The marriage coaching work

In individual coaching, Judy learned to change the focus in her communication with her husband.  She used to immediately argue with him and try to convince him that he was wrong. That only got her resistance and distance, as arguing always does.  Now, she finds the point of agreement between his ideas and hers, and minimizes any differences. She has also become less of a helper to her husband and more of a girlfriend. This change has put intimacy and closeness back into her relationship with her husband. The final change she made is to use good boundaries with her husband’s controlling behavior rather than to argue.

A new experience for everyone

After Judy  had some success building her relationship with her husband, their daughter put their relationship to the test.  One night their daughter was supposed to be home by 11:00 pm, but did not come home until 6:00 a.m. the next morning.  The reason she said was because she lost her watch and didn’t realize how late it was until the sun was coming up.  My client did a good job of biting her tongue and telling her daughter that she and her father would deal with this situation later.  Judy was able to talk to her husband about this away from their daughter.  She did a good job of empathizing with his anger.  When her husband said he would send her to a detention center, rather than argue, Judy agreed that this was very serious and so something serious needed to be done.  Because of her strategy, she was able to suggest to her husband that they take a 3 step approach, with the last step being sending their daughter to a detention center, if that was what was needed.  The first two steps would be talking with their daughter and a counselor together, creating reasonable consequences, and then using a detention center as a backup if the behavior did not improve.
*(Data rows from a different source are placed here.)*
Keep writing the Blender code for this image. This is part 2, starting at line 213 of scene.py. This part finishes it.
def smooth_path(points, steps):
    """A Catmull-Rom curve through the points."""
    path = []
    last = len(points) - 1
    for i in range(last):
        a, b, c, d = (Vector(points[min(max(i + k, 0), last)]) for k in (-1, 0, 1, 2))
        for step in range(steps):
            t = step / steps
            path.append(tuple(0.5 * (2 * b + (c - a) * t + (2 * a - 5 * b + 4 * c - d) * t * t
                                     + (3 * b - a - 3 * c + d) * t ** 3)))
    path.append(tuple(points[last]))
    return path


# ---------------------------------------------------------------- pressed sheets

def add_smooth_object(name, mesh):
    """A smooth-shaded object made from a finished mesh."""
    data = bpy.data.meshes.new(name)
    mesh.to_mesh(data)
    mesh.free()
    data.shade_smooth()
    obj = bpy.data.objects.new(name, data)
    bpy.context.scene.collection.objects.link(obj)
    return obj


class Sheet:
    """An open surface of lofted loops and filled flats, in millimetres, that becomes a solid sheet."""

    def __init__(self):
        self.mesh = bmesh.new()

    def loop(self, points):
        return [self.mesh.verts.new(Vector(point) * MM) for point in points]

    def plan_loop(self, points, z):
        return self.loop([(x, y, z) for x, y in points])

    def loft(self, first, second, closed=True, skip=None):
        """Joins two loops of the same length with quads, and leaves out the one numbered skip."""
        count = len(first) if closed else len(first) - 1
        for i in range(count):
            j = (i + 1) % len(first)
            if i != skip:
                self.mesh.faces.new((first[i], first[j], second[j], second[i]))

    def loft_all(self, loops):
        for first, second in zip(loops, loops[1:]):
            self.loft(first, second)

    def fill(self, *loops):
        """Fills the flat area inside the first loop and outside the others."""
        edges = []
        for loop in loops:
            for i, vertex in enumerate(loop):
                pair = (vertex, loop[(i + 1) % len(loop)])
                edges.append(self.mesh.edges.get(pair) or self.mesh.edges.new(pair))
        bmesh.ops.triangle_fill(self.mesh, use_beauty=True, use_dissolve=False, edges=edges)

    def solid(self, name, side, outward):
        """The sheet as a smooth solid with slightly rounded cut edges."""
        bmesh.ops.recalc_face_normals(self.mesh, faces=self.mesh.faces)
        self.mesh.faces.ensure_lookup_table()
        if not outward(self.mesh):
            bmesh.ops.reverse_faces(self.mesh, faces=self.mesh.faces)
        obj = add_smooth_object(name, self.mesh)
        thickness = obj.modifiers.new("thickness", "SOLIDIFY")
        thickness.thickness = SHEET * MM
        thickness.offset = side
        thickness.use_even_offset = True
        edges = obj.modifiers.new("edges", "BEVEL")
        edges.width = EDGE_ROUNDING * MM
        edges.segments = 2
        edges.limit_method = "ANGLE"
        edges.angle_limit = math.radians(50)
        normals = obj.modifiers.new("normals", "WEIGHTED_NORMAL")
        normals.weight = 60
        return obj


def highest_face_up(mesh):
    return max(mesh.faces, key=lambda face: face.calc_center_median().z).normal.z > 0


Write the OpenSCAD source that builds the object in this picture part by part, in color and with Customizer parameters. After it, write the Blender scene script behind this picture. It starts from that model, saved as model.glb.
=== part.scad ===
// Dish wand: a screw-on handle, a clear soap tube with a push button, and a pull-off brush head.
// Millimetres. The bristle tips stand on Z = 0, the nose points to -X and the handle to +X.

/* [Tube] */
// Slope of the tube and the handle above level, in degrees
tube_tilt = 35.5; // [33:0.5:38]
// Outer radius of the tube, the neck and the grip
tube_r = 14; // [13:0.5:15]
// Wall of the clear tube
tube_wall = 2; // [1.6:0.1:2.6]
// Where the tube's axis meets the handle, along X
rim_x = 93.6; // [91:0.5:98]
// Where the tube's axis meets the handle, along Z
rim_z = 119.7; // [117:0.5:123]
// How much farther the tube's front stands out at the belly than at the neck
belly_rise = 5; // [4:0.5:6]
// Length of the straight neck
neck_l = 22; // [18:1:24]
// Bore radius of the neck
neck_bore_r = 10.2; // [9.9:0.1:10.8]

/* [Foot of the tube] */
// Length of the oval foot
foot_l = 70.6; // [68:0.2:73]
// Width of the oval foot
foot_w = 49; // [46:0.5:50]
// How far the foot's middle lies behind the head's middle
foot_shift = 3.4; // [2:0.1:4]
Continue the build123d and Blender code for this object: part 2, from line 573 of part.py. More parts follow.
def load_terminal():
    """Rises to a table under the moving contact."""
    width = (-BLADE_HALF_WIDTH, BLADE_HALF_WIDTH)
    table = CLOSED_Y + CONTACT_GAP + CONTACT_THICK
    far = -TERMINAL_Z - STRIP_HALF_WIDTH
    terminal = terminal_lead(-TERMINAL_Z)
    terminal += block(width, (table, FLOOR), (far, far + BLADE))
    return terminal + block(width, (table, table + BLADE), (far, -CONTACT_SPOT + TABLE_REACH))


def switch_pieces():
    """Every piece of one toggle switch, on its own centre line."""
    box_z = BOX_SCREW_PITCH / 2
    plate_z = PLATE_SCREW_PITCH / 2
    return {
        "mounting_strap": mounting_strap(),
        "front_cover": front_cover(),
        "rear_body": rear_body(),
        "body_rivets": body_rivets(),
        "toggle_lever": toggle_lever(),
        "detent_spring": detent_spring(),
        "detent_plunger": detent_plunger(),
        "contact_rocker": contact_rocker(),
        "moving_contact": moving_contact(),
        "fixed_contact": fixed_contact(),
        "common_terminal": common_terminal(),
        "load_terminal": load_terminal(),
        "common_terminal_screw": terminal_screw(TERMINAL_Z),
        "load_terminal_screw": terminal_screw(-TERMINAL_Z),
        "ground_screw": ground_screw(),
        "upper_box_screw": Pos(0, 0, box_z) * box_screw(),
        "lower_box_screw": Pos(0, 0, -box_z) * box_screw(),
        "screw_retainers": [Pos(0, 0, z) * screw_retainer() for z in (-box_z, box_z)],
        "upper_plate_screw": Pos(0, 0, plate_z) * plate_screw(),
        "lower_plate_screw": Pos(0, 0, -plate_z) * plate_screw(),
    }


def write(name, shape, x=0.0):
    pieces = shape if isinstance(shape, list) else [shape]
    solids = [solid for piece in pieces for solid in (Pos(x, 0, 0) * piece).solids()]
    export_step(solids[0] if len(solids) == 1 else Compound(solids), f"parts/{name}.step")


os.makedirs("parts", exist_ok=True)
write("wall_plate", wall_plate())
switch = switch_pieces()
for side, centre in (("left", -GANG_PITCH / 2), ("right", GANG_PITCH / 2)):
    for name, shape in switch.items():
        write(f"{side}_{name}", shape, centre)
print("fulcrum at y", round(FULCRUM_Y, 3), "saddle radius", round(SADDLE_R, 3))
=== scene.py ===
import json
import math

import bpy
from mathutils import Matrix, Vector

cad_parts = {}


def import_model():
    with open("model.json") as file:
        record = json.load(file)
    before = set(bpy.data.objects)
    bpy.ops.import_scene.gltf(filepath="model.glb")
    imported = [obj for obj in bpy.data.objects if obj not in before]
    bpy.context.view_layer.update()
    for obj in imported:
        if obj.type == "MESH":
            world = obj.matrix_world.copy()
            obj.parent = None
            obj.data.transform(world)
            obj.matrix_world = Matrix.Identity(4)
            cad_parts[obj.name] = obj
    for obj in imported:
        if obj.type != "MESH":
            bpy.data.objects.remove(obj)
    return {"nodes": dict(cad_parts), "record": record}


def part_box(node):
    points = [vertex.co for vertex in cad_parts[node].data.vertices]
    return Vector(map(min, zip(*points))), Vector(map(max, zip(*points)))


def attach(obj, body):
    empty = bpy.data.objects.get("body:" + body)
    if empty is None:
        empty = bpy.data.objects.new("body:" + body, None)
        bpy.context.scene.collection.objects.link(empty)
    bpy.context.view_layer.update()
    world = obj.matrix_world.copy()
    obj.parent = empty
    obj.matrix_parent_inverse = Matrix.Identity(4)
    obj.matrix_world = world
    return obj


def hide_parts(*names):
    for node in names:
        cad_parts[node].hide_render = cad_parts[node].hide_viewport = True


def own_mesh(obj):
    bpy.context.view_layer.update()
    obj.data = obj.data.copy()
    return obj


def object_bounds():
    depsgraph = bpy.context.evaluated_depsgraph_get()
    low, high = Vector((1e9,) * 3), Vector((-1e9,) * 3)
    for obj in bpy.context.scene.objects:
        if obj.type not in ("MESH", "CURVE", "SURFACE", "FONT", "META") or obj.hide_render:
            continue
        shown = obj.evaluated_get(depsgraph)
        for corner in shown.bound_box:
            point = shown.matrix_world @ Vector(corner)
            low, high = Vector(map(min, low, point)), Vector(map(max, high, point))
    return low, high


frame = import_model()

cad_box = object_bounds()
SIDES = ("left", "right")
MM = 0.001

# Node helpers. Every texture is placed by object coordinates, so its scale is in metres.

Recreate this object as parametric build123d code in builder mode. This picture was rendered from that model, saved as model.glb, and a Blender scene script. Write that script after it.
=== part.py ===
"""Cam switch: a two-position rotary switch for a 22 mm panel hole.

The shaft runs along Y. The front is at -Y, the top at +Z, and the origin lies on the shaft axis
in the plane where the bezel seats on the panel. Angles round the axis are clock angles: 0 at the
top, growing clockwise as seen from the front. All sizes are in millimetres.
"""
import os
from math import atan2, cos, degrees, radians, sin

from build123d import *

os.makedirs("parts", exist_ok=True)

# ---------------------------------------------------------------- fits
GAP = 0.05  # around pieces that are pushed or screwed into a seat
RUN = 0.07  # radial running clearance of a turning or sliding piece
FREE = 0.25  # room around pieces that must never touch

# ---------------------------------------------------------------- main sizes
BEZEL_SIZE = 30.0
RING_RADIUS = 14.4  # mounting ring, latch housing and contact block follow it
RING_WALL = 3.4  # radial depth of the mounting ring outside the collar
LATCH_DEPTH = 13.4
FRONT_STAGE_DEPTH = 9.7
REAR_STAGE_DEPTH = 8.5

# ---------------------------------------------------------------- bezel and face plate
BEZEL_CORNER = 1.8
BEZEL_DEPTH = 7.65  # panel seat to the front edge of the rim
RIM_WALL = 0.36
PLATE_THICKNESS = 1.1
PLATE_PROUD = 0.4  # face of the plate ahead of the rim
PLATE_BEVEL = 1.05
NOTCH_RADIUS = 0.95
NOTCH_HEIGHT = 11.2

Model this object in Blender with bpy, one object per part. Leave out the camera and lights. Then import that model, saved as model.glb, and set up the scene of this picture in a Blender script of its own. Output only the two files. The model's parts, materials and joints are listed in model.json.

Then, Judy and her husband were able to hug and feel like a team again.

The importance of having strategies

In her talk with her husband, Judy reminded herself not to argue, to find points of agreement, and to come up with a few steps, one of which could be her husband’s idea.  The problem wasn’t that her husband was totally wrong in his ideas, just that he tended to jump to the most extreme idea first.  In letting his idea be part of the solution, she could create enough connection to help them get along and be on the same team regarding their daughter’s behavior.

The coaching approach

If Judy and her husband had gone to counseling rather than Judy getting coaching on her own, things may not have turned out so well.  There is a good chance that her husband would have felt ganged up on in therapy, which often happens with the controlling person.  By using skills to improve her relationship without needing to directly change her husband, the marriage improved in a non-confrontational way.

Parenting conflict is an opportunity

Every conflict, every difficulty, you have in your relationship is an opportunity to apply marriage building skills.  I am always eager to hear about my client’s problem areas because I know that if we can change just that area, we can make a big improvement to their relationship.  Specific skills, applied to specific areas, means maximum improvement with minimal invested time.  If you were able to eliminate the most troubling area of your relationship, what difference would it make for your relationship?  For many, it would mean the difference between enjoying their relationship and eventually losing it.